------ Data segment

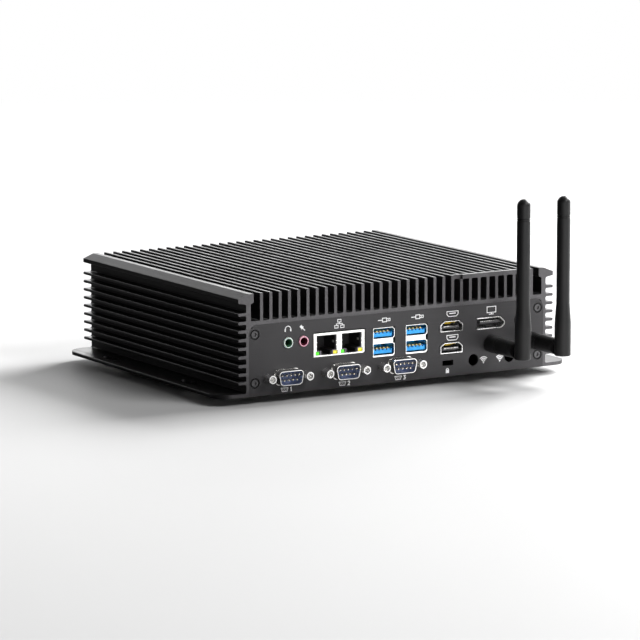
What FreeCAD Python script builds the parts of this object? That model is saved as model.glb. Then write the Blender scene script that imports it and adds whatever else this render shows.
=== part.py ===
import FreeCAD, Part
import math
import os
import Sketcher
from FreeCAD import Placement, Rotation, Vector

# A fanless industrial computer: one finned aluminium extrusion with mounting
# flanges, closed by two end panels and a bottom cover, with its board, ports,
# two jointed rod antennas and a power button.
#
# Row frame: +X to the right seen from the port side, +Y into the box, +Z up.
# The origin is the centre of the overall footprint on the plane the feet stand on.
# Every piece is drawn in the housing frame (x from the plane of symmetry, y from
# the port panel's face, z from the underside of the flanges) and then seated.

os.makedirs("parts", exist_ok=True)
doc = FreeCAD.newDocument("FanlessIndustrialComputer")
sheet = doc.addObject("Spreadsheet::Sheet", "dims")


# ------------------------------------------------------------------ dimensions
class Size:
    """A length in mm, with the sheet expression that gives it."""

    def __init__(self, value, text):
        self.value, self.text = float(value), text

    def __add__(self, other):
        return joined(self, "+", other)

    def __radd__(self, other):
        return joined(other, "+", self)

    def __sub__(self, other):
        return joined(self, "-", other)

    def __rsub__(self, other):
        return joined(other, "-", self)

    def __mul__(self, other):
        return joined(self, "*", other)

    def __rmul__(self, other):
        return joined(other, "*", self)

    def __truediv__(self, other):
        return joined(self, "/", other)

    def __neg__(self):
        return joined(-1.0, "*", self)


def size(v):
    if isinstance(v, Size):
        return v
    text = "%.6f" % abs(v)
    return Size(v, "(-%s)" % text if v < 0 else text)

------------

**Given exercise**
Quote each line of the data above exactly as written.

**The solution**
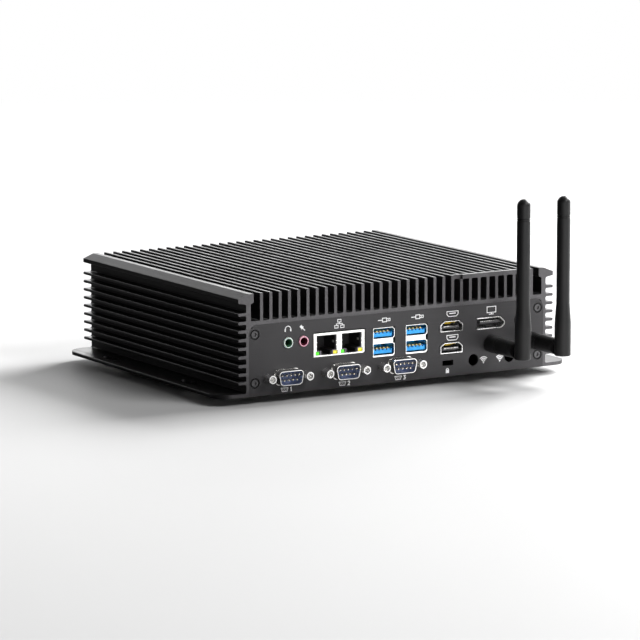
What FreeCAD Python script builds the parts of this object? That model is saved as model.glb. Then write the Blender scene script that imports it and adds whatever else this render shows.
=== part.py ===
import FreeCAD, Part
import math
import os
import Sketcher
from FreeCAD import Placement, Rotation, Vector

# A fanless industrial computer: one finned aluminium extrusion with mounting
# flanges, closed by two end panels and a bottom cover, with its board, ports,
# two jointed rod antennas and a power button.
#
# Row frame: +X to the right seen from the port side, +Y into the box, +Z up.
# The origin is the centre of the overall footprint on the plane the feet stand on.
# Every piece is drawn in the housing frame (x from the plane of symmetry, y from
# the port panel's face, z from the underside of the flanges) and then seated.

os.makedirs("parts", exist_ok=True)
doc = FreeCAD.newDocument("FanlessIndustrialComputer")
sheet = doc.addObject("Spreadsheet::Sheet", "dims")


# ------------------------------------------------------------------ dimensions
class Size:
    """A length in mm, with the sheet expression that gives it."""

    def __init__(self, value, text):
        self.value, self.text = float(value), text

    def __add__(self, other):
        return joined(self, "+", other)

    def __radd__(self, other):
        return joined(other, "+", self)

    def __sub__(self, other):
        return joined(self, "-", other)

    def __rsub__(self, other):
        return joined(other, "-", self)

    def __mul__(self, other):
        return joined(self, "*", other)

    def __rmul__(self, other):
        return joined(other, "*", self)

    def __truediv__(self, other):
        return joined(self, "/", other)

    def __neg__(self):
        return joined(-1.0, "*", self)


def size(v):
    if isinstance(v, Size):
        return v
    text = "%.6f" % abs(v)
    return Size(v, "(-%s)" % text if v < 0 else text)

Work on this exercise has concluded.